SINCE MAY 2010, Will Toledo has been putting music on Bandcamp under the name Car Seat Headrest. Lots of music.

According to the listed release dates, Toledo, now 23 years old, posted five albums—70 tracks in total—in 2010 alone. They are a haphazard lot: Squirrelly genre experiments, tape-warped weirdness, and half-baked ideas sit alongside lo-fi but fully realized pop-rock songs. Toledo has been known to warn websites against linking to his earliest works "because they're not very good."

Five more recent LPs follow: two in 2011 and one each in 2012, 2013, and 2014. The 2013 release is a collection of older songs (written by Toledo from ages 17 to 21), but otherwise, these are a vivid peek into the maturation of a very promising songwriter who has absorbed his share of indie rock over the years.

And on 2014's How to Leave Town, you can practically hear Toledo's musical palette (and palate) expanding at mind-bending speed. Its 14-minute opening track, "The Ending of Dramamine," builds slowly from serrated synth jam to mumbled self-flagellation to a skronky, backmasked outro that Toledo says is probably the closest Car Seat Headrest will ever get to sounding like one of his current favorite bands, Swans.

By the time Toledo released How to Leave Town, he'd built up a significant following, largely by recording quality music, putting it on the internet, being patient, and letting word of mouth do the work. With no record label, no publicist, or any other industry push, he sold more than 25,000 downloads on Bandcamp, landed on the site's most-downloaded chart, and attracted the attention of respected super-indie Matador Records.

"I feel like 2014 was really when it all kind of caught up to itself. That's when I really felt like I could do this as a sustainable way of living. Which is a little ironic since that's about the same time Matador came along," Toledo says, noting that Matador founder Chris Lombardi learned of Car Seat Headrest from an intern. "I think part of what appealed to them was they really didn't have to do much as far as guiding me personally, because I kind of had a lot of stuff figured out that a newer artist wouldn't necessarily have."
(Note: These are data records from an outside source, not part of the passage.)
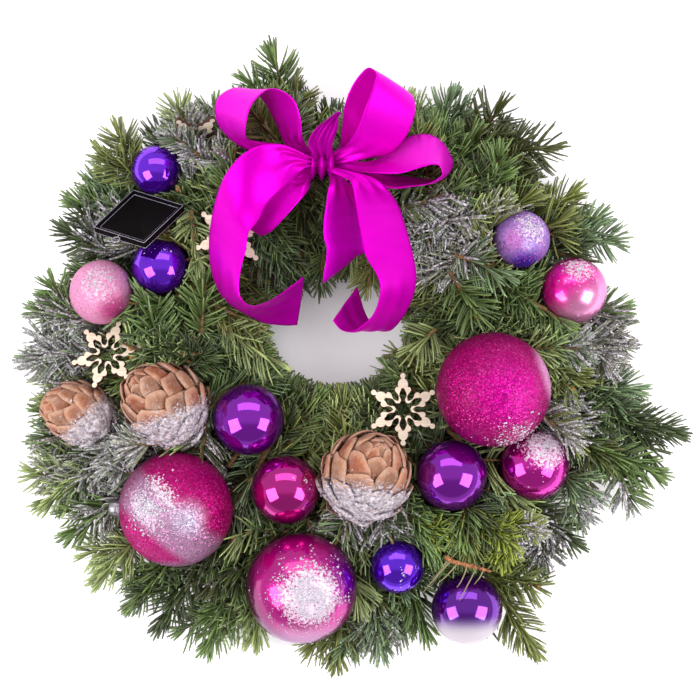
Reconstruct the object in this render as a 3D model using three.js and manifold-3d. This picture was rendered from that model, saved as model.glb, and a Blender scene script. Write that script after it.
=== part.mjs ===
// A fresh evergreen wreath lying on its back, face up, in millimetres with +Z up.
// +Y is the top of the wreath, where the bow is tied. The fir bunches are bound to a straw
// ring with wire, and the baubles, cones, snowflakes, tag and bow are set into the greenery.
import * as THREE from 'three';
import { mergeVertices } from 'three/addons/utils/BufferGeometryUtils.js';
import Module from 'manifold-3d';

const wasm = await Module();
wasm.setup();

// ---------------------------------------------------------------- driving dimensions

const SEAT_GAP = 0.35; // between a piece and the pocket that it sits in
const FACES_UP = new THREE.Vector3(0, 0, 1);

const RING_CENTRE = new THREE.Vector2(-5, 10);
const RING_RADIUS = 105; // of the straw ring's centre line
const STRAW_RADIUS = 15;
const STRAW_CENTRE_Z = 13; // less than its radius, so the underside is flat
const STRAW_SIDES = 10;
const RING_STEPS = 32;

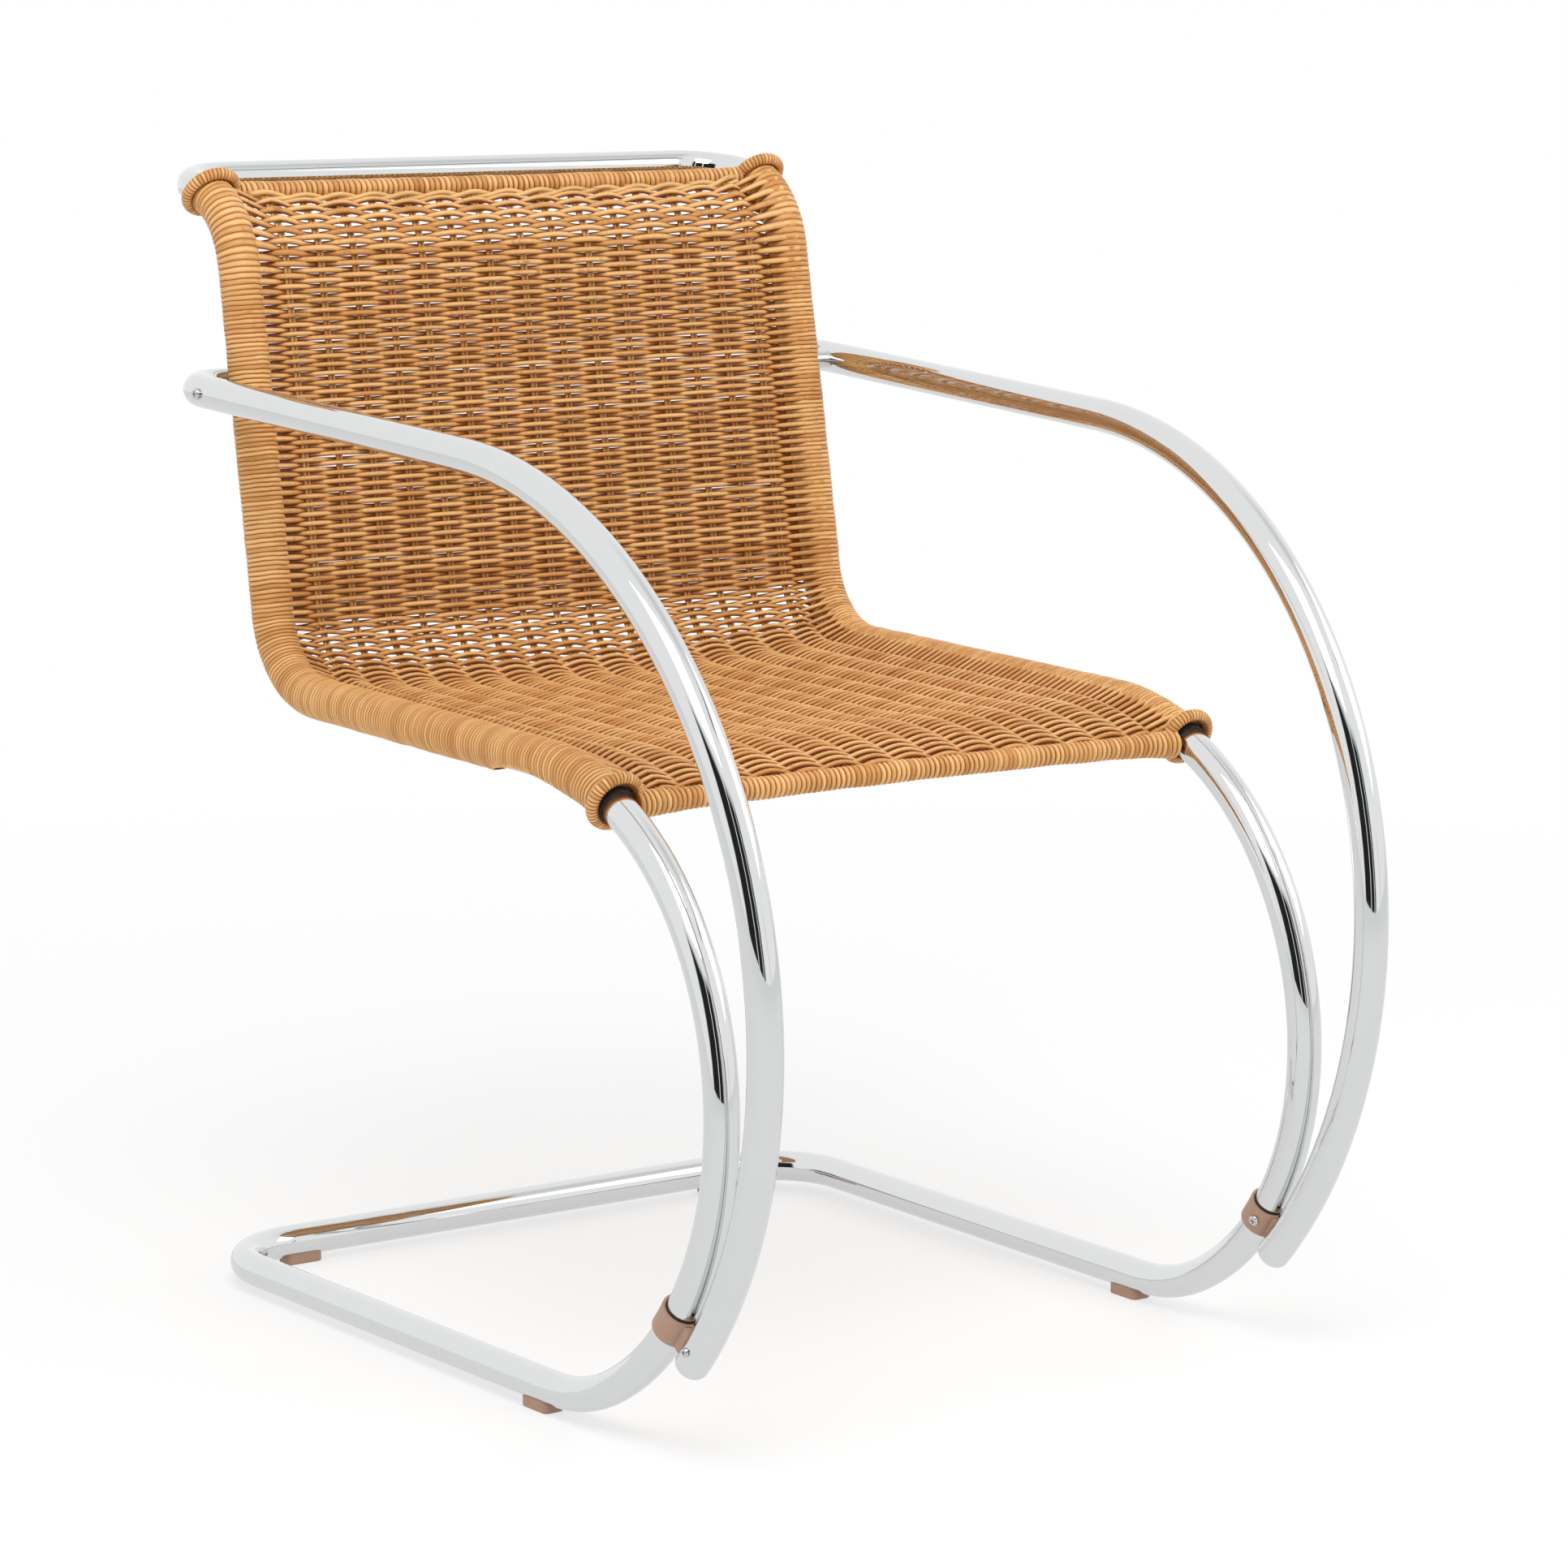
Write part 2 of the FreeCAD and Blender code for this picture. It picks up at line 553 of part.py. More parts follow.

Music was the only thing that came easy, however. When he started Car Seat Headrest—playing every instrument and recording in the family car—Toledo lived in Leesburg, Virginia, where he struggled to put together a band and rarely played shows. He emailed music blogs about his work but heard nothing back. He was "stressed out" by the idea of going to college and retreated into his songs to cope.

"[Music] really just became the only thing that I did have figured out. I was having a lot of trouble navigating anything else in life," Toledo says. "Music just seemed like the one thing that I never had to worry about."

A year and a half ago, Toledo moved across the country to the Seattle suburb of Kirkland, Washington, where he has found a tribe and re-recorded several songs from his back catalog for a compilation called Teens of Style that Matador released last fall. It is perhaps the most concise Car Seat Headrest collection yet, highlighting Toledo's gift for sharp, fuzzy guitar lines and melodies that soar even though they sound like they were recorded under a heavy blanket at the bottom of a cave. Like Bob Pollard of Guided by Voices, there is no recording technique crude enough to suppress Toledo's pop craft.

Teens of Style's tracklist consists of "songs from earlier that I felt might get overlooked if I just went on and did the next new thing," Toledo says. That won't be an issue now. The album was praised by prominent outlets like the New York Times and Pitchfork, and found its way onto many year-end lists of 2015's best records.

Now, Toledo is prepping his first album of new material for Matador, Teens of Denial, due out in the spring. He says he's been trying to write songs "with a wider audience in mind" than his core Bandcamp crew, but he's not too terribly concerned with immediately capitalizing on his current hot streak. After all, Toledo is well versed in gradually building an audience, ear by ear by ear.

"You have to be prepared to be pretty patient if you want to go that way," he says. "I was never opposed to the sort of 'instant fame' method. It just kind of worked out this way. I was frustrated plenty of times in the five years where I was just doing it alone, but I didn't have any other choice but to keep doing what I was doing and trying to make it better."